Given task:
The first line to copy is the one with "for sheet_number in"; the last is the one with "cad_parts[node].hide_render = cad_parts[node].hide_viewport". Copy each line in that range exactly, leaving out all others.

═════ Dataset extract ═════

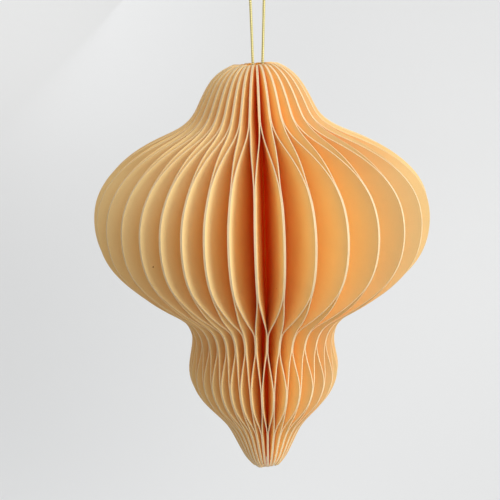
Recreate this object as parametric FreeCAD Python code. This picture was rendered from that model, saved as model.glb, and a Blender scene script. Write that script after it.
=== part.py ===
import FreeCAD, Part
import math
import os

Vector = FreeCAD.Vector

# Hanging ornament of folded paper sheets. All lengths are in millimetres, all angles in degrees.
# Z runs up along the axis. The origin is the inside of the cord loop's top, where it hangs on a hook.
# The front of the ornament looks along -Y, and +X is on the right when it is seen from the front.

# Paper sheets
sheet_count = 36
paper_thickness = 0.36
glue_film = 0.03

# Outline of a leaf, as depth below the paper's top edge and radius from the axis
top_radius = 8.25
bell_depth = 18.6
bell_radius = 23.2
belly_depth = 57.3
belly_radius = 60.8
neck_depth = 99.5
neck_radius = 26.5
bulb_depth = 112.5
bulb_radius = 27.8
tip_depth = 150.0
tip_radius = 5.0

# Curve between two of those stations, as shares of the way down and of the change in radius
bell_curve = ((0.09, 0.215), (0.31, 0.50), (0.70, 0.79))
shoulder_curve = ((0.10, 0.12), (0.21, 0.375), (0.43, 0.735), (0.70, 0.953))
flank_curve = ((0.247, 0.078), (0.517, 0.353), (0.735, 0.72), (0.861, 0.923))
tail_curve = ((0.293, 0.177), (0.587, 0.59), (0.781, 0.754), (0.933, 0.897))

# Bands where leaves are glued, as depths below the top edge. A leaf is glued to its own sheet's
# other leaf at the top, neck and tip, and to the next sheet's leaf at the belly and bulb.
top_glue_end = 19.5
belly_glue_start = 37.4
belly_glue_end = 72.7
neck_glue_start = 92.8
neck_glue_end = 100.3
bulb_glue_start = 114.6
bulb_glue_end = 121.8
tip_glue_start = 134.0

# How a leaf swings from one glued band to the next: 1 would be a straight line
swing_power = 1.4

# Spread of the leaves round the axis: the rims aren't spread quite evenly
fan_start = -1.4
fan_sway_single = 4.6
fan_sway_double = -7.4
fan_sway_lean = -5.3

# Stations along a leaf's rim
rim_stations = 72

# Cord loop
loop_height = 45.0
cord_diameter = 1.0
loop_half_width = 3.55
strand_upper = (2.76, 12.6)
strand_lower = (1.99, 36.4)
strand_end_offset = 1.35

# Card disc inside the core, and the knot under it
disc_depth = 11.6
disc_thickness = 1.4
disc_play = 0.05
disc_hole_play = 0.2
knot_radius = 2.9
knot_seat_radius = 2.5
knot_length = 4.2

# Sizes that follow from the ones above
paper_top = -loop_height
leaf_pitch = 360.0 / (2 * sheet_count)
layer = paper_thickness + glue_film
core_radius = 2 * sheet_count * layer / (2 * math.pi)
fold_radius = core_radius + paper_thickness


def plan_point(radius, angle, height):
    """Point at a radius and an angle from the front, counted towards +X."""
    turn = math.radians(angle)
    return Vector(radius * math.sin(turn), -radius * math.cos(turn), height)


def arc_degrees(length, radius):
    return math.degrees(length / radius)


def rim_angle(root_angle, radius):
    """Angle at a radius of a pair of straight leaves that starts at root_angle on the core."""
    turn = math.radians(root_angle)
    sway = fan_sway_single * math.sin(turn)
    sway += fan_sway_double * math.sin(2 * turn)
    sway += fan_sway_lean * math.cos(2 * turn)
    return root_angle + sway * (1 - core_radius / radius) / (1 - core_radius / belly_radius)


def outline_points():
    stations = (
        (0.0, top_radius, bell_curve),
        (bell_depth, bell_radius, shoulder_curve),
        (belly_depth, belly_radius, flank_curve),
        (neck_depth, neck_radius, ()),
        (bulb_depth, bulb_radius, tail_curve),
        (tip_depth, tip_radius, ()),
    )
    points = []
    for here, there in zip(stations, stations[1:]):
        points.append((here[0], here[1]))
        for down, across in here[2]:
            depth = here[0] + down * (there[0] - here[0])
            radius = here[1] + across * (there[1] - here[1])
            points.append((depth, radius))
    points.append((tip_depth, tip_radius))
    return points


def outline_stations():
    """Evenly spaced (run, depth, radius) along the rim, where run is the length from the top."""
    curve = Part.BSplineCurve()
    curve.interpolate([Vector(radius, 0, -depth) for depth, radius in outline_points()])
    samples = curve.toShape().discretize(Number=rim_stations)
    stations = []
    run = 0.0
    for index, point in enumerate(samples):
        if index:
            run += point.distanceToPoint(samples[index - 1])
        stations.append((run, -point.z, point.x))
    return stations


def run_at(stations, depth):
    for before, after in zip(stations, stations[1:]):
        if before[1] <= depth <= after[1]:
            share = (depth - before[1]) / (after[1] - before[1])
            return before[0] + share * (after[0] - before[0])
    return stations[-1][0]


def neighbour_shares(stations):
    """At each station, 0 where a leaf lies on its own sheet's other leaf, 1 where on the next sheet."""
    swings = (
        (top_glue_end, belly_glue_start),
        (neck_glue_start, belly_glue_end),
        (neck_glue_end, bulb_glue_start),
        (tip_glue_start, bulb_glue_end),
    )
    shares = []
    for run, depth, radius in stations:
        share = 0.0
        if belly_glue_start <= depth <= belly_glue_end or bulb_glue_start <= depth <= bulb_glue_end:
            share = 1.0
        for own_depth, next_depth in swings:
            if min(own_depth, next_depth) < depth < max(own_depth, next_depth):
                own_run = run_at(stations, own_depth)
                next_run = run_at(stations, next_depth)
                away = (run - own_run) / (next_run - own_run)
                share = 1.0 - (1.0 - away) ** swing_power
        shares.append(share)
    return shares


def leaf_lines(sheet_angle, side, stations, shares):
    """Four lines down one leaf: root and rim of its outer face, root and rim of its inner face."""
    root_angle = sheet_angle + side * leaf_pitch / 2
    next_angle = sheet_angle + side * leaf_pitch
    half_paper = paper_thickness / 2
    outer_root_angle = root_angle + side * arc_degrees(half_paper, core_radius)
    inner_root_angle = sheet_angle + side * arc_degrees(glue_film / 2, fold_radius)
    outer_root, outer_rim, inner_root, inner_rim = [], [], [], []
    for (run, depth, radius), share in zip(stations, shares):
        height = paper_top - depth
        own_middle = rim_angle(sheet_angle, radius) + side * arc_degrees(layer / 2, radius)
        next_middle = rim_angle(next_angle, radius) - side * arc_degrees(layer / 2, radius)
        middle = own_middle + share * (next_middle - own_middle)
        half_turn = side * arc_degrees(half_paper, radius)
        outer_root.append(plan_point(core_radius, outer_root_angle, height))
        outer_rim.append(plan_point(radius, middle + half_turn, height))
        inner_root.append(plan_point(fold_radius, inner_root_angle, height))
        inner_rim.append(plan_point(radius, middle - half_turn, height))
    return outer_root, outer_rim, inner_root, inner_rim


def strip(first_line, second_line):
    """Ruled face between two lines of as many poles, smooth along them and straight across."""
    inner_knots = len(first_line) - 4
    knots = [float(number) for number in range(inner_knots + 2)]
    counts = [4] + [1] * inner_knots + [4]
    surface = Part.BSplineSurface()
    poles = [[first, second] for first, second in zip(first_line, second_line)]
    surface.buildFromPolesMultsKnots(poles, counts, [2, 2], knots, [0.0, 1.0], False, False, 3, 1)
    return surface.toShape()


def folded_sheet(number, stations, shares):
    """One sheet folded at the core into two leaves, which is one closed solid."""
    sheet_angle = fan_start + 2 * leaf_pitch * number
    left = leaf_lines(sheet_angle, -1, stations, shares)
    right = leaf_lines(sheet_angle, 1, stations, shares)
    faces = [strip(left[0], right[0]), strip(left[2], right[2])]
    for outer_root, outer_rim, inner_root, inner_rim in (left, right):
        faces.append(strip(outer_root, outer_rim))
        faces.append(strip(inner_root, inner_rim))
        faces.append(strip(outer_rim, inner_rim))
    for end in (0, -1):
        corners = [left[0][end], left[1][end], left[3][end], left[2][end]]
        corners += [right[2][end], right[3][end], right[1][end], right[0][end]]
        faces.append(Part.Face(Part.makePolygon(corners + corners[:1])))
    shell = Part.makeCompound(faces)
    shell.sewShape(0.0001)
    solid = Part.makeSolid(shell.Shells[0])
    if solid.Volume < 0:
        solid.reverse()
    return solid


def knot_top():
    return paper_top - disc_depth - disc_thickness


def cord_route():
    """Points of the loop's centre line, from the knot up one strand, over and down the other."""
    crown = cord_diameter / 2
    half = [
        (strand_end_offset, knot_top()),
        (strand_lower[0], -strand_lower[1]),
        (strand_upper[0], -strand_upper[1]),
        (loop_half_width, crown),
    ]
    route = [Vector(-across, 0, height) for across, height in half]
    route += [Vector(across, 0, height) for across, height in reversed(half)]
    return route


def rounded_path(route):
    """Straight runs joined by tangent arcs, each as large as its two runs allow."""
    edges = []
    start = route[0]
    for before, corner, after in zip(route, route[1:], route[2:]):
        inward = (corner - before).normalize()
        outward = (after - corner).normalize()
        turn = inward.getAngle(outward)
        shorter = min((corner - before).Length, (after - corner).Length)
        reach = 0.45 * shorter
        radius = reach / math.tan(turn / 2)
        print("turn %.1f degrees, radius %.1f mm" % (math.degrees(turn), radius))
        arc_start = corner - inward * reach
        arc_end = corner + outward * reach
        towards_centre = (outward - inward).normalize()
        centre = corner + towards_centre * (radius / math.cos(turn / 2))
        arc_middle = centre - towards_centre * radius
        edges.append(Part.LineSegment(start, arc_start).toShape())
        edges.append(Part.Arc(arc_start, arc_middle, arc_end).toShape())
        start = arc_end
    edges.append(Part.LineSegment(start, route[-1]).toShape())
    return Part.Wire(edges)


def cord_loop():
    route = cord_route()
    path = rounded_path(route)
    first_run = (route[1] - route[0]).normalize()
    section = Part.Wire(Part.Circle(route[0], first_run, cord_diameter / 2).toShape())
    tube = path.makePipeShell([section], True, True)
    expected = math.pi * cord_diameter ** 2 / 4 * path.Length
    print("cord length %.1f mm, volume %.2f of %.2f mm3" % (path.Length, tube.Volume, expected))
    return tube.cut(knot())


def knot():
    """Knot that ties the two strands, flat where it bears on the card disc."""
    top = knot_top()
    waist = top - knot_length * 0.4
    foot = top - knot_length
    foot_radius = knot_seat_radius * 0.5
    profile = [
        Part.LineSegment(Vector(0, 0, top), Vector(knot_seat_radius, 0, top)).toShape(),
    ]
    bulge = Part.BSplineCurve()
    bulge.interpolate([
        Vector(knot_seat_radius, 0, top),
        Vector(knot_radius, 0, waist),
        Vector(foot_radius, 0, foot),
    ])
    profile.append(bulge.toShape())
    profile.append(Part.LineSegment(Vector(foot_radius, 0, foot), Vector(0, 0, foot)).toShape())
    profile.append(Part.LineSegment(Vector(0, 0, foot), Vector(0, 0, top)).toShape())
    return Part.Face(Part.Wire(profile)).revolve(Vector(0, 0, 0), Vector(0, 0, 1), 360)


def anchor_disc():
    """Card disc glued inside the core, with a hole that the cord goes through and the knot can't."""
    foot = Vector(0, 0, knot_top())
    hole_radius = strand_end_offset + cord_diameter / 2 + disc_hole_play
    disc = Part.makeCylinder(core_radius - disc_play, disc_thickness, foot)
    return disc.cut(Part.makeCylinder(hole_radius, disc_thickness, foot))


def export(shape, name):
    if not shape.isValid() or len(shape.Solids) != 1:
        print("check %s: valid %s, solids %d" % (name, shape.isValid(), len(shape.Solids)))
    shape.exportStep("parts/%s.step" % name)


os.makedirs("parts", exist_ok=True)
rim = outline_stations()
glue_shares = neighbour_shares(rim)
for sheet_number in range(sheet_count):
    export(folded_sheet(sheet_number, rim, glue_shares), "sheet_%02d" % (sheet_number + 1))
export(cord_loop(), "cord_loop")
export(knot(), "cord_knot")
export(anchor_disc(), "anchor_disc")
print("core radius %.2f mm, leaf pitch %.2f degrees" % (core_radius, leaf_pitch))
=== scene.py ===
import bpy
import bmesh
import math
import numpy
import random
from mathutils import Matrix, Vector


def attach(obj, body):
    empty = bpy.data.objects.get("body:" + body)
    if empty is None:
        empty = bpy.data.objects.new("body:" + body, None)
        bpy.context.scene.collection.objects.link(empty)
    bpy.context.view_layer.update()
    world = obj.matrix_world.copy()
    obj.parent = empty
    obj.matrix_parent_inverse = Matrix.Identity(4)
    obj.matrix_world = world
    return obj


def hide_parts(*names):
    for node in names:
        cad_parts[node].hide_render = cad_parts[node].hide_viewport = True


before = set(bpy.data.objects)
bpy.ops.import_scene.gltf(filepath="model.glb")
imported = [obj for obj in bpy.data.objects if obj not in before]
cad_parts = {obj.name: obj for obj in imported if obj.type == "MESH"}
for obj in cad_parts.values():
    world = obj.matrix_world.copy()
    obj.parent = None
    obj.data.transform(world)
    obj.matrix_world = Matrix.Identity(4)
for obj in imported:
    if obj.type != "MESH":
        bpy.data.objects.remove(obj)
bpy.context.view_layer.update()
scene = bpy.context.scene
mm = 0.001


# Camera

cameraSettings = {
    "aim": (0.0, 0.0, -0.102),  # point on the axis, at the widest part of the leaves
    "aimPixel": (260.6, 220.0),  # where the picture shows that point
    "distance": 0.475,
    "elevation": 10.4,
    "roll": -1.36,  # the ornament leans a little in the picture
    "focalPixels": 1300.0,
    "imagePixels": 500.0,
}


def makeCamera(s):
    data = bpy.data.cameras.new("photoCamera")
    data.sensor_width = 36.0
    data.lens = 36.0 * s["focalPixels"] / s["imagePixels"]
    data.clip_start = 0.01
    data.clip_end = 50.0
    camera = bpy.data.objects.new("photoCamera", data)
    scene.collection.objects.link(camera)
    aim = Vector(s["aim"])
    elevation = math.radians(s["elevation"])
    back = Vector((0.0, -math.cos(elevation), math.sin(elevation)))
    half = s["imagePixels"] / 2
    right = (s["aimPixel"][0] - half) / s["focalPixels"]
    up = (half - s["aimPixel"][1]) / s["focalPixels"]
    look = Matrix.Rotation(math.radians(90.0) - elevation, 4, "X")
    turn = Matrix.Rotation(math.atan(right), 4, "Y") @ Matrix.Rotation(-math.atan(up), 4, "X")
    roll = Matrix.Rotation(math.radians(s["roll"]), 4, "Z")
    camera.matrix_world = Matrix.Translation(aim + back * s["distance"]) @ look @ roll @ turn
    scene.camera = camera


makeCamera(cameraSettings)
print("camera ready")


# Helpers for materials

def newMaterial(name):
    material = bpy.data.materials.new(name)
    material.use_nodes = True
    nodes = material.node_tree.nodes
    return material, nodes, material.node_tree.links, nodes["Principled BSDF"]


def newGroup(name, inputs, outputs):
    group = bpy.data.node_groups.new(name, "ShaderNodeTree")
    for label, value in inputs:
        socket = group.interface.new_socket(label, in_out="INPUT", socket_type="NodeSocketFloat")
        socket.default_value = value
    for label in outputs:
        group.interface.new_socket(label, in_out="OUTPUT", socket_type="NodeSocketFloat")
    return group, group.nodes.new("NodeGroupInput"), group.nodes.new("NodeGroupOutput")


def setOrLink(links, socket, value):
    if isinstance(value, bpy.types.NodeSocket):
        links.new(value, socket)
    else:
        socket.default_value = value


def mathNode(nodes, links, operation, first, second):
    node = nodes.new("ShaderNodeMath")
    node.operation = operation
    setOrLink(links, node.inputs[0], first)
    setOrLink(links, node.inputs[1], second)
    return node.outputs[0]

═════

Final result:
for sheet_number in range(sheet_count):
    export(folded_sheet(sheet_number, rim, glue_shares), "sheet_%02d" % (sheet_number + 1))
export(cord_loop(), "cord_loop")
export(knot(), "cord_knot")
export(anchor_disc(), "anchor_disc")
print("core radius %.2f mm, leaf pitch %.2f degrees" % (core_radius, leaf_pitch))
=== scene.py ===
import bpy
import bmesh
import math
import numpy
import random
from mathutils import Matrix, Vector


def attach(obj, body):
    empty = bpy.data.objects.get("body:" + body)
    if empty is None:
        empty = bpy.data.objects.new("body:" + body, None)
        bpy.context.scene.collection.objects.link(empty)
    bpy.context.view_layer.update()
    world = obj.matrix_world.copy()
    obj.parent = empty
    obj.matrix_parent_inverse = Matrix.Identity(4)
    obj.matrix_world = world
    return obj


def hide_parts(*names):
    for node in names:
        cad_parts[node].hide_render = cad_parts[node].hide_viewport = True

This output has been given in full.